The scholarships would be exempt from Iowa individual income tax, and funded by a General Fund standing unlimited appropriation beginning in fiscal year 2023. Expected reductions of the State General Fund revenue are $96,000 in FY 2023, $170,000 in FY 2024, and $205,000 in FY 2025, according to a fiscal note on the bill.

The bill also sets up a second route for the establishment of charter schools. A local school board could create a new charter school or transition a building into a charter school district, or a founding group not created by the school board could create a charter independent of the school.

Voluntary diversity plans, which five school districts currently use, would be repealed under open enrollment for school districts, according to the fiscal note.

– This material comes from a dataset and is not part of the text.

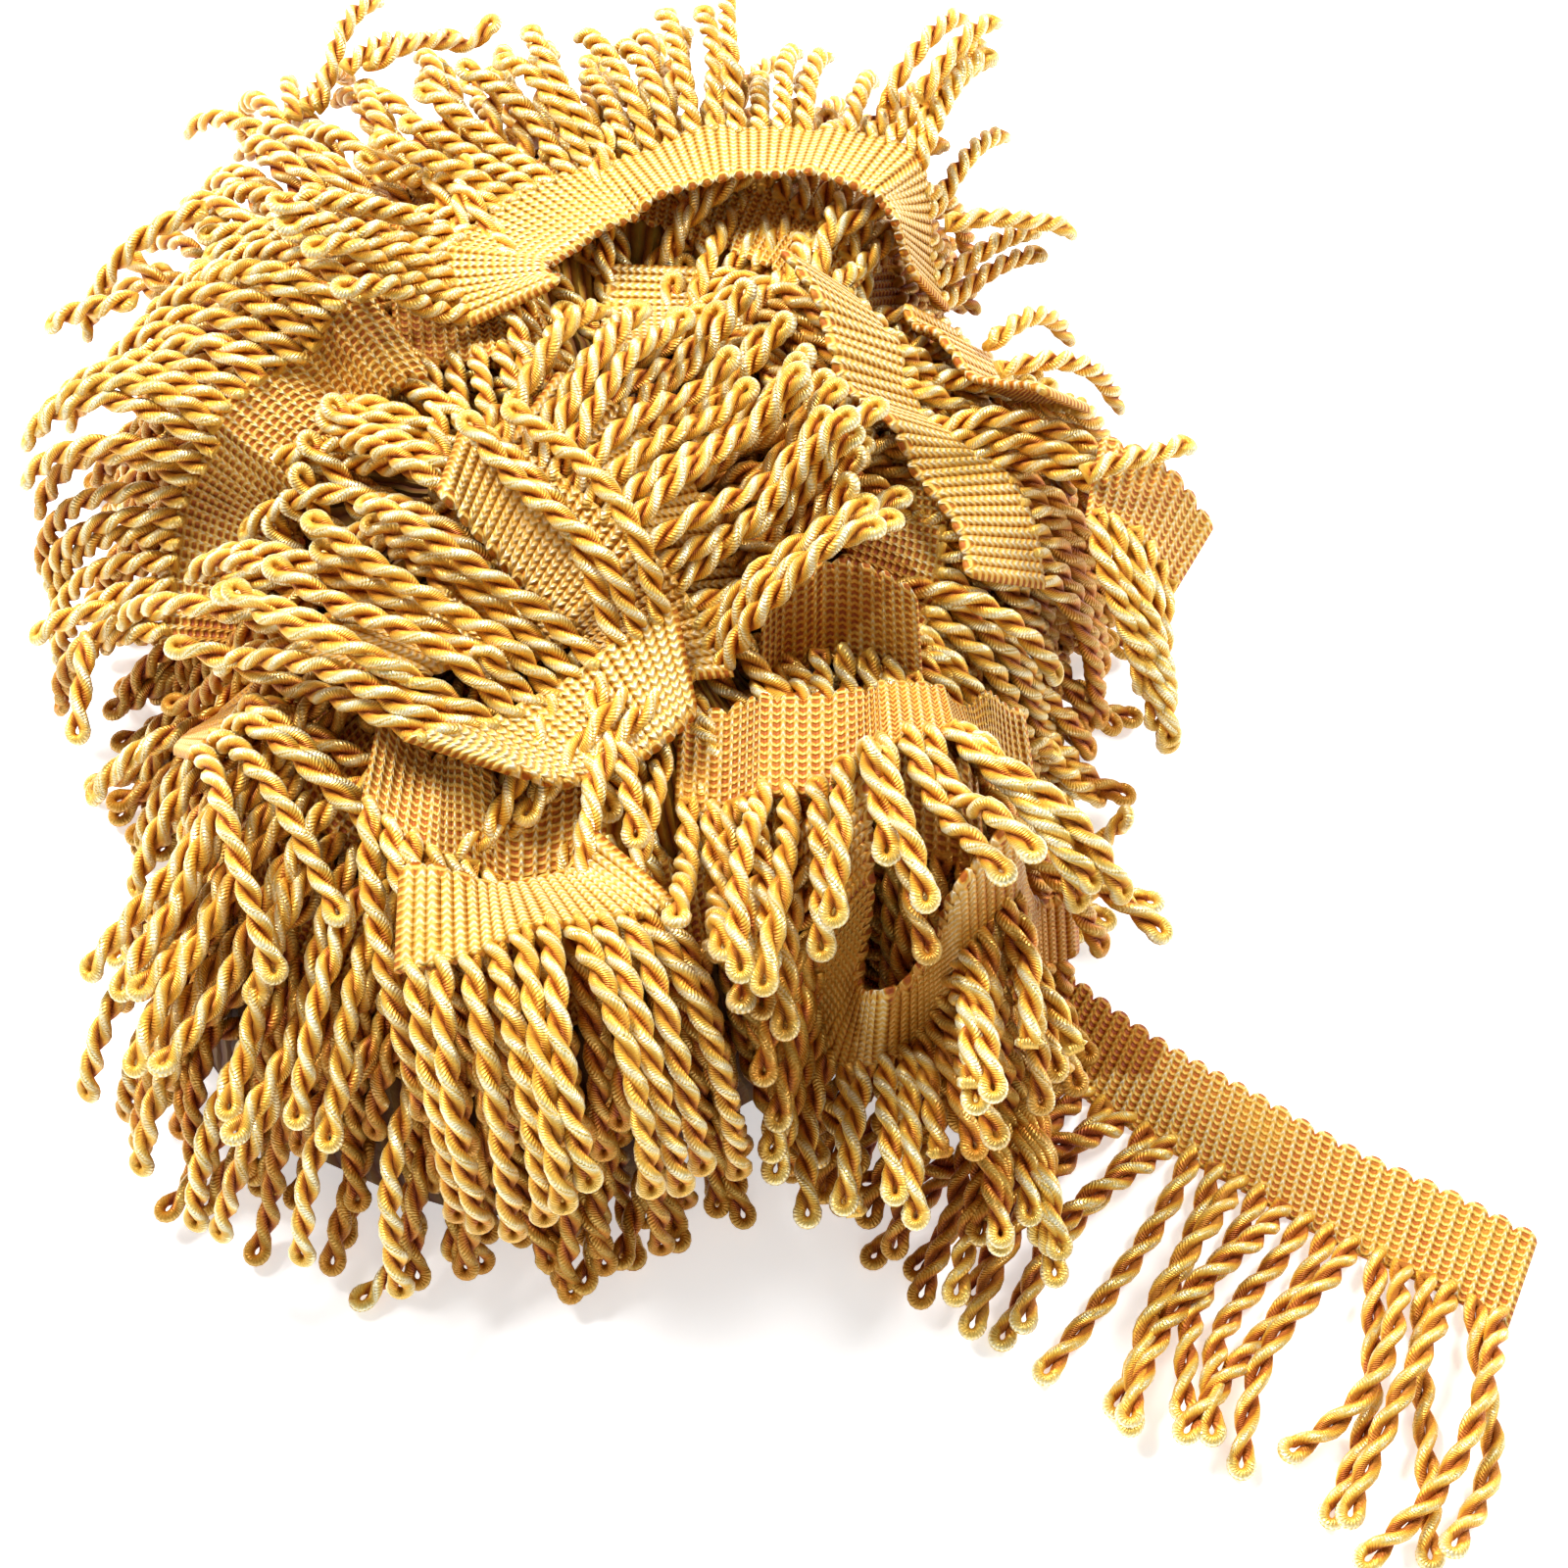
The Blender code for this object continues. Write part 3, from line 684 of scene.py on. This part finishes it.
def makeTurn(pile, name, rows, cloths):
    # The heading and the ropes of a turn, both laid on the pile and then entered in it
    chance = chanceOf(name)
    edges, roots, normal, rib, fall, tilt = layHeading(pile, rows)
    gone = lengthsAlong(roots)
    tail = name == "loose_tail"
    pitch = heading["tailPitch" if tail else "scallopPitch"]
    scallops = max(int(round(gone[-1] / pitch)), heading["fewestScallops"])
    piece = makeHeading(name + "_heading", edges, roots, normal, scallops)
    own = Pile()
    lay = rope["layLengths"].get(name, rope["layLength"])
    length = rope["shorter"].get(name, rope["length"])
    lines = []
    for i in range(scallops):
        at = (i + 0.5) / scallops * gone[-1]
        root, edge = readAt(at, gone, roots), readAt(at, gone, edges)
        start = root + (edge - root) * rope["rootShare"]
        ribHere, fallHere, dip = (np.interp(at, gone, values) for values in (rib, fall, tilt))
        fallHere += chance.normal(0, lie["tailJitter"] if tail else lie["wayJitter"])
        long = length + chance.normal(0, lie["lengthJitter"])
        sway = chance.normal(0, lie["tailSway"] if tail else lie["sway"])
        path = layRope(pile, own, start, ribHere, fallHere, dip, long, sway)
        markRope(own, path, fallHere)
        lines.append(plyPaths(path, fallHere, 1 if tail else -1, lay, chance))
    markHeading(pile, edges, roots, normal)
    pile.height = np.maximum(pile.height, own.height)
    ropes = makeRopes(name + "_ropes", lines, chance)
    for made in (piece, ropes):
        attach(made, "root")
    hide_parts(name)
    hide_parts(name)
    cloths.append((piece, ropes, max(gone[-1], lengthsAlong(edges)[-1])))
    print("laid", name, scallops, "ropes")


# What lies this far below the top of the heap beside it loses light, and the deepest is darkest
depth = {"reach": 2.0, "lit": 4.0, "fades": 14.0}


def paintDepthShade(pile, made):
    # How deep each point lies below the top of the heap beside it, from 0 to 1: the materials darken by it as
    # painted shade
    place = np.zeros(len(made.data.vertices) * 3, np.float32)
    made.data.vertices.foreach_get("co", place)
    x, y, z = place.reshape(-1, 3).T / mm
    below = pile.spread(depth["reach"])[pile.cells(x, y)] - z
    held = made.data.attributes.new("deep", "FLOAT", "POINT")
    shade = np.clip((below - depth["lit"]) / depth["fades"], 0, 1)
    held.data.foreach_set("value", shade.astype(np.float32))


def coreOutline():
    angles = sorted(coreFoot)
    return np.array(angles, float), np.array([coreFoot[angle] for angle in angles], float)


# Ropes of the inner turns, half sunk into the core, in rings that start between two shares of the core's foot
Ring = namedtuple("Ring", "near far length ropes")
buried = {
    "rings": (
        Ring(0.15, 0.45, 38, 70),
        Ring(0.45, 0.68, 38, 70),
        Ring(0.68, 0.82, 38, 80),
        Ring(0.86, 0.94, 34, 100),
        Ring(0.94, 0.98, 22, 120),
    ),
    "sunk": 1.6,
    "feel": 1.0,
    "wayJitter": 24.0,
    "lengthJitter": 3.0,
    "sway": 12.0,
}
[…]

The bill also expands both tax credits from $250 to $500 for classroom expenditures in Iowa elementary and secondary school teachers, and doubles the allowed Tuition and Textbook Tax Credit expense amount to $2,000 per qualified student

The bill additionally would make the credit refundable and extends the credit to students at private schools.

Americans for Prosperity Iowa State Director Drew Klein praised the education choices the bill provides families.

“There are lots of reasons that parents might decide that they want their student [at another school], and oftentimes the solution from government is, ‘Well, give us time. We’re working on those things,’” Klein told The Center Square in a phone interview.

“Parents don’t have time,” Klein added. “They don’t want to wait around for the system to get better. They want to put their kid where they’ll have the greatest opportunity right now. That is really, I think, the heart of why so many parents are looking for another option.”

Sen. Amy Sinclair, floor manager for the bill, said Gov. Kim Reynolds brought the bill to the legislature. Reynolds addressed school choice in her 2021 Condition of the State Address on Jan. 12.

“School choice shouldn’t be limited to those who have the financial means or are lucky to live in a district that’s confident enough to allow open enrollment. So let’s make choice an option for everyone,” she said in the address.

“We can do that by making open enrollment available in all districts and by allowing our communities more flexibility to create public charter schools where there is a need for an alternative,” the governor said. “And we should create education savings accounts for students who are trapped in a failing school; let’s give them another choice by making sure money isn’t their barrier. Make no mistake, it’s imperative that we have a strong public school system—which is why we have and will continue to prioritize school funding while many other states are cutting their education budgets.”

The 34 comprehensive schools, which “score in the lowest 5 % of Title I schools on the index score for all students and/or their graduation rate is below 67.1% ,” are listed on the Iowa Department of Education website.

The accountability index scores and Every Student Succeeds Act status were carried forward from 2019 due to the COVID-19 pandemic. Burlington CSD, Davenport CSD, Des Moines Independent CSD, and Waterloo CSD each have at least three comprehensive schools.

Rural School Advocates of Iowa lobbyist Margaret Buckton expressed opposition to bill aspects in a YouTube address.

“If the charter is either new or revoked, your district can ask the school budget review committee for spending authority, which means property taxes, and in the first year of the charter, students may be counted twice, increasing the cost of state aid and property taxes,” Buckton said.

“For rural schools, a charter in your area could draw students and funding away from your public school and also teachers, as they will need teachers to provide whatever kinds of program the charter school is going to have. Both teachers and students are in short supply in rural areas, so we are against that provision.”

President Barack Obama signed The Every Student Succeeds Act, which replaced the No Child Left Behind Act, in December 2015.